I am NOT a morning person, never have been, never will be..
 
People know never to come over, before 10 or 11 .
 
My friends also knew, if they had an emergency at 2 AM, they could call me and i'd be there, lol.
 
We all have to learn to Communicate w/ each other.. My sister recently invited me to visit, and was hesitant , but let me know i couldn't drive their cars, when visiting.. the thought hadn't even entered my mind, to even ask, and she was worried about offending me, didn't offend me , at all.
 
The more we talk, become open and honest w/ each other, in a polite manner.

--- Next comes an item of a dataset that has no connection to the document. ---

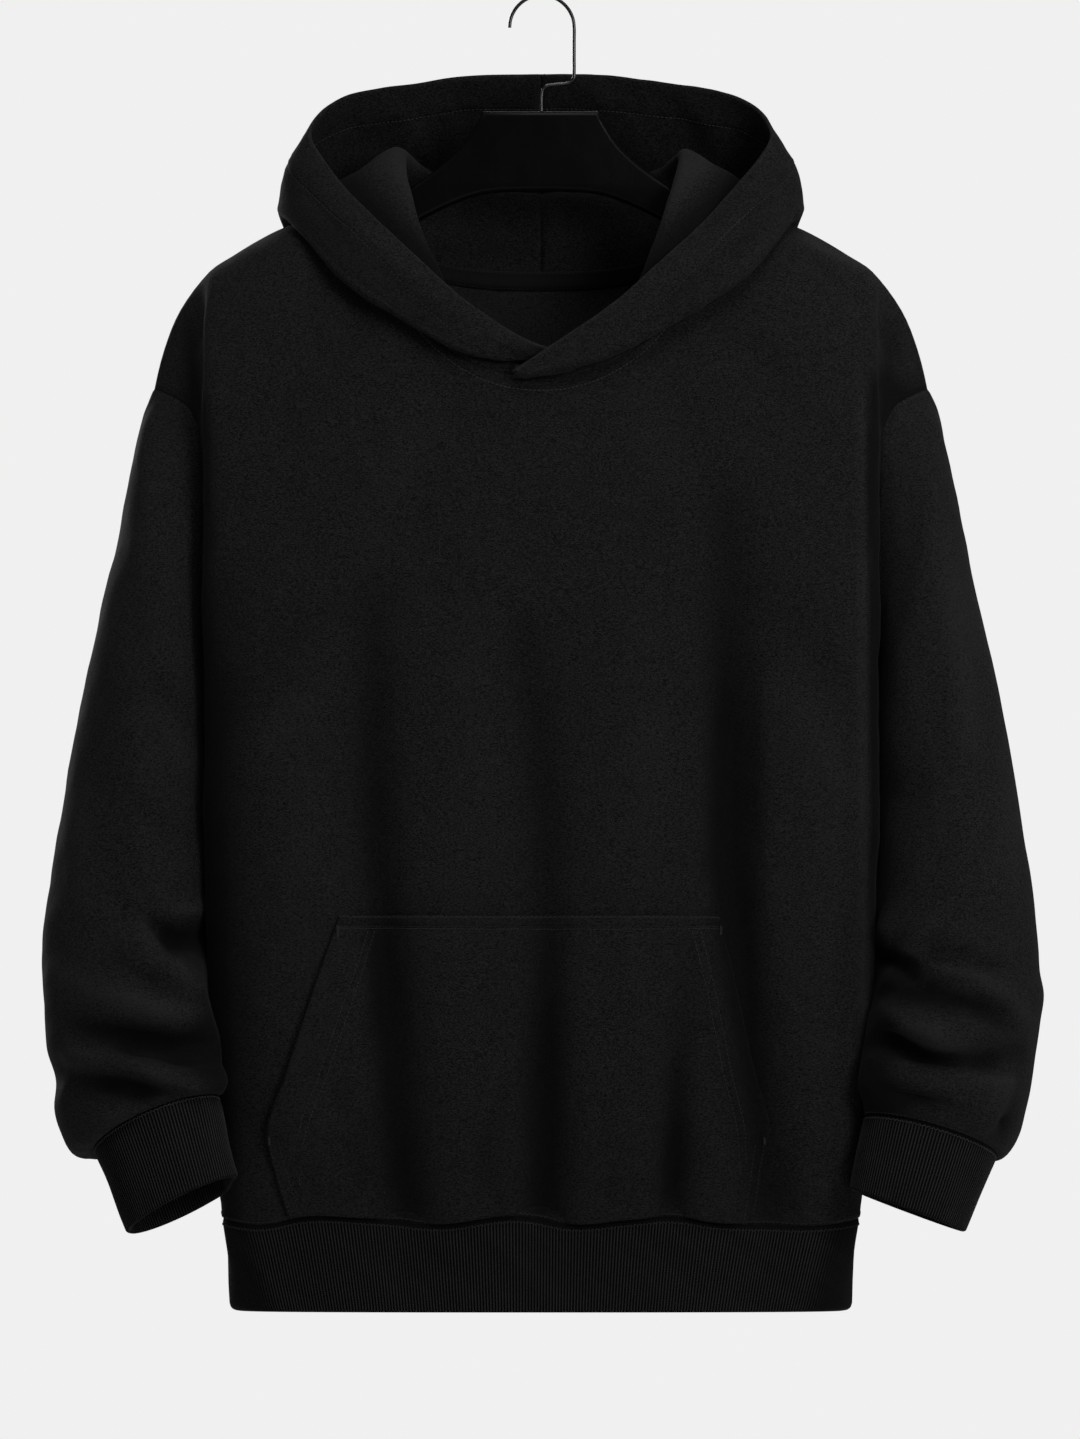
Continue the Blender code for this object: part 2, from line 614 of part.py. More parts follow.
def hem_edge():
    """The hem's lower edge, a level rounded line."""
    points = []
    for j in range(96):
        angle = 2 * math.pi * j / 96
        across, out = math.cos(angle), math.sin(angle)
        power = 2 / HEM_EDGE["power"]
        depth = HEM_EDGE["back"] if out > 0 else HEM_EDGE["front"]
        x = HEM_EDGE["half_width"] * math.copysign(abs(across) ** power, across)
        points.append(place(x, depth * math.copysign(abs(out) ** power, out), HEM_EDGE_DROP))
    return np.array(points)


def build_hem(front, back, finish):
    upper = np.vstack((back[-1][::-1], front[-1][1:-1]))
    lower = along_line(hem_edge(), 4 * BAND_INNER_POINTS)
    start = int(np.argmin(np.linalg.norm((lower - upper[0]) * (1, 1, 0), axis=1)))
    lower = np.roll(lower, -start, axis=0)
    build_band("hem_band", upper, lower, BAND_INNER_POINTS, finish)


def build_cuff(name, side, cuff, seam, finish):
    """The cuff carries on from its seam, leaning in and forward, and narrows to the wrist."""
    centre = seam.mean(axis=0)
    inward, forward = (math.tan(math.radians(angle)) for angle in cuff["lean"])
    axis = unit(np.array((-side * inward, -forward, -1)))
    lower = centre + (seam - centre) * cuff["narrow"] + axis * cuff["length"]
    build_band(name, seam, lower, CUFF_INNER_POINTS, finish)


# ---------------------------------------------------------------- pocket and tape


def build_pocket(finish):
    """The kangaroo pocket: the front's own surface moved out, sewn at its top, foot and lower sides."""
    rows = []
    for i in range(POCKET_ROWS + 1):
        down = i / POCKET_ROWS
        row = []
        for j in range(POCKET_COLUMNS + 1):
            across = j / POCKET_COLUMNS
            foot = read(HEM_SEAM, "drop", mix(POCKET["left"][-1], POCKET["right"][-1], across))
            drop = mix(POCKET_TOP, foot - POCKET_FOOT_UP, down)
            x = mix(read(POCKET, "left", drop), read(POCKET, "right", drop), across)
            point = face_point(FRONT, x, drop)
            away = unit(np.array((0.12 * x / 200, -1, 0)))
            arch = math.sin(math.pi * across)
            sides = arch**0.5 if drop > POCKET_CORNER else 0.5 + 0.5 * arch
            stand = POCKET_SEAM_OFF + POCKET_BULGE * math.sin(math.pi * down) ** 0.8 * sides
            row.append(point + away * (WALL + stand))
        rows.append(row)
    grid = np.array(rows)
    normals = normals_of(grid)
    normals *= -np.sign(normals[..., 1:2])
    wall_object("pocket", grid + normals * WALL / 2, grid - normals * WALL / 2, finish)


def build_tape(back, finish):
    """The strip over the back neck seam, on the back panel's inner side."""
    columns = np.s_[SEAM_COLUMN - TAPE_HALF_COLUMNS : SEAM_COLUMN + TAPE_HALF_COLUMNS + 1]
    inner = back["walls"] - back["normals"] * WALL / 2
    strip, normals = inner[0:2, columns], back["normals"][0:2, columns]
    near = strip - normals * SEAM_GAP
    wall_object("neck_tape", near, near - normals * TAPE_WALL, finish)


# ---------------------------------------------------------------- hood


def rounded_turn(before, corner, after, radius, out, along):
    """An arc in place of a corner, with its tip at the corner, in the plane square to the fold's own line.

    A hairpin turns over towards its out side.
    """
    legs = before - corner, after - corner
    came, goes = (unit(leg - along * np.dot(leg, along)) for leg in legs)
    out = out - along * np.dot(out, along)
    inward = unit(came + goes)
    across = goes - came + out
    across = unit(across - inward * np.dot(across, inward))
    half = math.acos(np.clip(np.dot(inward, goes), -1, 1))
    centre = corner + inward * radius
    turns = np.linspace(half - math.pi / 2, math.pi / 2 - half, TURN_POINTS)
    return [centre + (across * math.sin(turn) - inward * math.cos(turn)) * radius for turn in turns]


def between(start, end, count, push):
    """Points spaced evenly between two, bowed by a push in their middle."""
    shares = [(i + 1) / (count + 1) for i in range(count)]
    return [mix(start, end, share) + push * math.sin(math.pi * share) for share in shares]


def hood_station(sizes, station):
    at = {name: float(read(sizes, name, station)) for name in sizes}
    return at, *(place(at[f"{name}_x"], at[f"{name}_y"], at[name]) for name in ("roll", "low", "edge"))


def line_way(sizes, station, line):
    """Direction of one of the hood's three lines (1 rolled edge, 2 lowest fold, 3 opening) at a station."""
    if station == 0:
        return np.array((1.0, 0, 0))
    return unit(hood_station(sizes, station + 0.2)[line] - hood_station(sizes, station - 0.2)[line])


def hood_profile(sizes, station, neck):
    """The hood's line at one place of the neck seam: up the stand, over, down to the low fold and up."""
    at, roll, low, edge = hood_station(sizes, station)
    rolled, lowest = line_way(sizes, station, 1), line_way(sizes, station, 2)
    out = unit(np.cross(edge - low, lowest))
    first = rounded_turn(neck, roll, low, at["roll_r"], out * 0, rolled)
    second = rounded_turn(roll, low, edge, at["low_r"], out * HAIRPIN_OUT, lowest)
    return [
        neck,
        *between(neck, first[0], STAND_POINTS, out * 0),
        *first,
        *between(first[-1], second[0], FALL_POINTS, out * at["puff"] * 0.3),
        *second,
        *between(second[-1], edge, BAND_POINTS, out * at["puff"]),
        edge,
    ]


def panel_top(face, x):
    """Drop of a panel's top edge at a distance from the centre line."""
    across = min(abs(x) / NECK_HALF_WIDTH, 1)
    neckline = face["neck_drop"] * (1 - across ** face["neck_power"]) ** (1 / face["neck_power"])
    return neckline if across < 1 else float(read(SHOULDER, "drop", abs(x)))


def laid_on_body(point, clearance):
    """A point of the hood moved out, where it would lie under the body's surface."""
    face = FRONT if point[1] < 0 else BACK
    top = panel_top(face, point[0])
    drop = SHOULDER_POINT_Z - point[2]
    reach = NECK_REACH if abs(point[0]) < NECK_HALF_WIDTH else SHOULDER_REACH
    fade = min((reach - (top - drop)) / (0.6 * reach), 1)
    if fade <= 0:
        return point
    needed = fade * (bulge(face, point[0], max(drop, top) + SHOULDER_REACH / 2) + clearance)
    short = needed - abs(point[1])
    if short > -LAID_EASE:
        push = short if short > LAID_EASE else (short + LAID_EASE) ** 2 / (4 * LAID_EASE)
        point = point + np.array((0, face["side"] * push, 0))
    return point


def build_hood(name, side, sizes, front, back, finish):
    """One half, sewn to the neckline from the centre back to just past the centre front."""
    centre = SEAM_COLUMN
    necks, shared = [], []
    for column in range(NECK_COLUMNS):
        necks.append(back["grid"][0, centre + side * column])
        shared.append(back["normals"][0, centre + side * column])
    for column in range(NECK_COLUMNS, -1, -1):
        necks.append(front["grid"][0, centre + side * column])
        shared.append(front["normals"][0, centre + side * column])
    necks.append(mix(front["grid"][0, centre], front["grid"][0, centre - side], CROSSING))
    shared.append(front["normals"][0, centre])
    mirror = np.array((side, 1, 1))
    stations = [HOOD_PLACES * k / (2 * NECK_COLUMNS) for k in range(len(necks))]
    columns = []
    for station, neck in zip(stations, necks):
        under = CROSSED_UNDER * min(max((station - 7) / 0.5, 0), 1) if side < 0 else 0
        foot = neck * mirror + np.array((0, under, 0))
        columns.append(np.array(hood_profile(sizes, station, foot)) * mirror)
    grid = np.array(columns).transpose(1, 0, 2)
    fall = 1 + STAND_POINTS + TURN_POINTS
    band = fall + FALL_POINTS + TURN_POINTS
    for row in range(fall, len(grid)):
        layers = np.clip((row - fall - FALL_POINTS) / (band - fall - FALL_POINTS), 0, 1)
        for k in range(1, len(stations)):
            grid[row, k] = laid_on_body(grid[row, k], mix(FALL_CLEARANCE, BAND_CLEARANCE, layers))
    normals = normals_of(grid) * side
    normals[0] = shared
    normals[:, 0] = unit(normals[:, 0] * (0, 1, 1))
    walls = cut_back(grid, ("top", "first"))
    wall_object(name, walls + normals * WALL / 2, walls - normals * WALL / 2, finish)


# ---------------------------------------------------------------- hanger


def hanger_outline():
    """Right half of the hanger's outline from the plate's top to the arch, as x and drop."""
    top = [(x, float(read(SHOULDER, "drop", x) + read(ARM_TOP, "gap", x))) for x in range(95, 201, 15)]
    foot = [(x, drop + ARM_HEIGHT) for x, drop in top[::-1]]
    return [*PLATE, *top, ARM_TIP, *foot, *ARCH]


def build_hanger(finish):
    """The moulded body: a flat outline with rounded rims."""
    half = hanger_outline()
    outline = half + [(-x, drop) for x, drop in half[-2:0:-1]]
    curve = bpy.data.curves.new("hanger_body", "CURVE")
    curve.dimensions = "2D"
    curve.fill_mode = "BOTH"
    curve.extrude = (ARM_THICKNESS / 2 - ARM_EDGE) * MM
    curve.bevel_depth = ARM_EDGE * MM
    curve.bevel_resolution = 1
    curve.offset = -ARM_EDGE * MM
    line = curve.splines.new("POLY")
    line.points.add(len(outline) - 1)
    for point, (x, drop) in zip(line.points, outline):
        point.co = (x * MM, (SHOULDER_POINT_Z - drop) * MM, 0, 1)
    line.use_cyclic_u = True
    body = add("hanger_body", curve, finish)
    body.rotation_euler = (math.radians(90), 0, 0)


def build_hook(finish):
    """The wire: a round hook, a straight fall, a crook in to the middle and a short stem."""
    centre_z = WIRE / 2 - HOOK_RADIUS
    right = HOOK_CENTRE_X + HOOK_RADIUS
    path = []
    for step in range(HOOK_STEPS + 1):
        angle = math.pi * (1 - step / HOOK_STEPS)
        path.append((HOOK_CENTRE_X + HOOK_RADIUS * math.cos(angle), centre_z + HOOK_RADIUS * math.sin(angle)))
    path += [(right, -30), (right, -40), (right, -48), (right - 1.5, -52.5), (right - 5, -55)]
    path += [(7, -58.2), (3, -60), (0.8, -63.5), (0.3, -68), (0.3, SHOULDER_POINT_Z - PLATE[0][1] + SEAM_GAP)]
    curve = bpy.data.curves.new("hanger_hook", "CURVE")
    curve.dimensions = "3D"
    curve.bevel_depth = WIRE / 2 * MM
    curve.bevel_resolution = 2
    curve.use_fill_caps = True
    line = curve.splines.new("POLY")
    line.points.add(len(path) - 1)
    for point, (x, z) in zip(line.points, path):
        point.co = (x * MM, 0, z * MM, 1)
    add("hanger_hook", curve, finish)


# ---------------------------------------------------------------- build


def shape_panel(face):
    grid = face_grid(face)
    return {
        "grid": grid,
        "normals": seam_normals(face, grid),
        "walls": cut_back(grid, ("top", "foot", "first", "last")),
    }


def build_panel(name, panel, finish):
    walls, half = panel["walls"], panel["normals"] * WALL / 2
    wall_object(name, walls + half, walls - half, finish)


def main():
    for old in list(bpy.data.objects):
        bpy.data.objects.remove(old)
    collection = bpy.data.collections.new(COLLECTION)
    bpy.context.scene.collection.children.link(collection)
    fleece = material("black_fleece", (0.012, 0.012, 0.013), 0.92)
    rib = material("black_rib", (0.010, 0.010, 0.011), 0.9)
    tape = material("black_tape", (0.011, 0.011, 0.012), 0.8)
    plastic = material("black_plastic", (0.006, 0.006, 0.007), 0.38)
    wire = material("dark_steel_wire", (0.09, 0.09, 0.1), 0.3, 1.0)

    front, back = shape_panel(FRONT), shape_panel(BACK)
    right = shape_sleeve(-1, SLEEVE_RIGHT, SLACK_RIGHT, front, back)
    left = shape_sleeve(1, SLEEVE_LEFT, SLACK_LEFT, front, back)
    set_armhole_mitres(front, back, right, -1)
    set_armhole_mitres(front, back, left, 1)
    build_panel("front_panel", front, fleece)
    build_panel("back_panel", back, fleece)
    build_pocket(fleece)
    build_tape(back, tape)
    build_sleeve("sleeve_right", right, fleece)
    build_sleeve("sleeve_left", left, fleece)
    build_cuff("cuff_right", -1, RIGHT_CUFF, right["grid"][-1], rib)
    build_cuff("cuff_left", 1, LEFT_CUFF, left["grid"][-1], rib)
    build_hem(front["grid"], back["grid"], rib)
    build_hood("hood_left", 1, HOOD_LEFT, front, back, fleece)
    build_hood("hood_right", -1, HOOD_RIGHT, front, back, fleece)
    build_hanger(plastic)
    build_hook(wire)


main()
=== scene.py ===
# %% [markdown]
# # A black pullover hoodie on a suit hanger
# The hoodie hangs open on its hanger, so nothing fills it. Every cut piece of cloth is a thin wall with an
# outer and an inner face. Each piece is a grid of points: coarse rows of sizes give its hang, a smooth curve
# through them gives many more points, and folds move those points in or out along the cloth's own normals.

import json
import math

import bmesh
import bpy
import numpy as np
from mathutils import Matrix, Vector

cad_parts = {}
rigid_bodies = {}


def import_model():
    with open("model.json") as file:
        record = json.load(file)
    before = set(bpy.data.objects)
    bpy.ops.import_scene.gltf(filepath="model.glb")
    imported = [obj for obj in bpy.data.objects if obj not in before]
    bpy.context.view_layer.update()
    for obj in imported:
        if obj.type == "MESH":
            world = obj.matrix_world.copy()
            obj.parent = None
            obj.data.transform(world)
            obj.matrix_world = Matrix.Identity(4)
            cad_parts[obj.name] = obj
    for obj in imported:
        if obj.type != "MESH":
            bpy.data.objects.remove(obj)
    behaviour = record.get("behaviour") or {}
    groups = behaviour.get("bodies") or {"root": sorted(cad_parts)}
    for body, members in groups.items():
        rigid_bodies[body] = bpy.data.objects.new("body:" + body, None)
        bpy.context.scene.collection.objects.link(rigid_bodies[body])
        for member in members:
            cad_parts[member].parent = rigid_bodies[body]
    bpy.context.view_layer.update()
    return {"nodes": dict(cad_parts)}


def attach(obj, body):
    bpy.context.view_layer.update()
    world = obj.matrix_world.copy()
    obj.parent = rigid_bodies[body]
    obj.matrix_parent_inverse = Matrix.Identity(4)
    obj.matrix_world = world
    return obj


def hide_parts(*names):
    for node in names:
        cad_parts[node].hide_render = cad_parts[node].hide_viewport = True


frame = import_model()
MM = 0.001
print("nodes:", ", ".join(sorted(frame["nodes"])))

# %% [markdown]
# ## Sizes by table
# A garment's shape changes slowly from place to place. A short table of sizes with a smooth curve through
# its rows is easy to read and to correct, where thousands of typed points would not be. A drop is a height
# measured down from the high shoulder point.

# %% Tables and points
SHOULDER_POINT_Z = -129.0


def table(columns, *rows):
    """Rows of sizes as one array for each named column. The first column is the one that is looked up."""
    return dict(zip(columns.split(), np.array(rows, float).T))


def read(sizes, column, at):
    """A column's value at any place along the first column, on a smooth curve through the rows."""
    keys = next(iter(sizes.values()))
    values = sizes[column]
    slopes = np.gradient(values, keys)
    at = np.clip(at, keys[0], keys[-1])
    row = np.clip(np.searchsorted(keys, at) - 1, 0, len(keys) - 2)
    step = keys[row + 1] - keys[row]
    t = (at - keys[row]) / step
    start = values[row] * (1 + 2 * t) * (1 - t) ** 2 + slopes[row] * step * t * (1 - t) ** 2
    return start + values[row + 1] * t * t * (3 - 2 * t) - slopes[row + 1] * step * t * t * (1 - t)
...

The happier, we'll all be.
 
I LOVE small towns ... prefer them anyday... ohh yeah, i'm a slob, always have been, always wil be, tho slight improvements, lol.. I don't care what people think.. that helps a lot!! lol
 
If you want a great, loyal friend, then that mes, or if you pick a clean house over that, well to my mind, you're losing out!
 
 
I understand what you're saying Whispered, but my great, loyal friends and I respect each others' space and boundaries.  That isn't to say that I'd be mad if they stopped over unexpectedly because of some sort of urgent matter.  I'd make allowances for special circumstances as they would for me.  But this neighbor....not a friend, this was a business issue and there was no reason he couldn't call first.  But you're right, communication is key.  He'll never know how I feel if I don't tell him.  I have to admit, I wasn't very friendly and when I answered the door chewing a banana and holding the rest in my hand, he said, "Oh, you're having lunch."  And I said, "Yes we are."  The more gracious side of me would have hastened to add, "But that's no problem at all. Would you like a sandwich?"  But I was annoyed so I didn't say it.  He may have already gotten the message, but some people are dense, so I don't really know.  I'll work it out one way or another.  OK this isn't my story (I'd never do it) but someone I know had a friend who simply couldn't understand courtesy and where boundaries lie. Said friend (former as the case now be) decided to show up one day. No call and certainly unexpected. My acquaintance had just exited the shower and was attired in birthday suit. Didn't have to do more to get the point across than simply opening the door.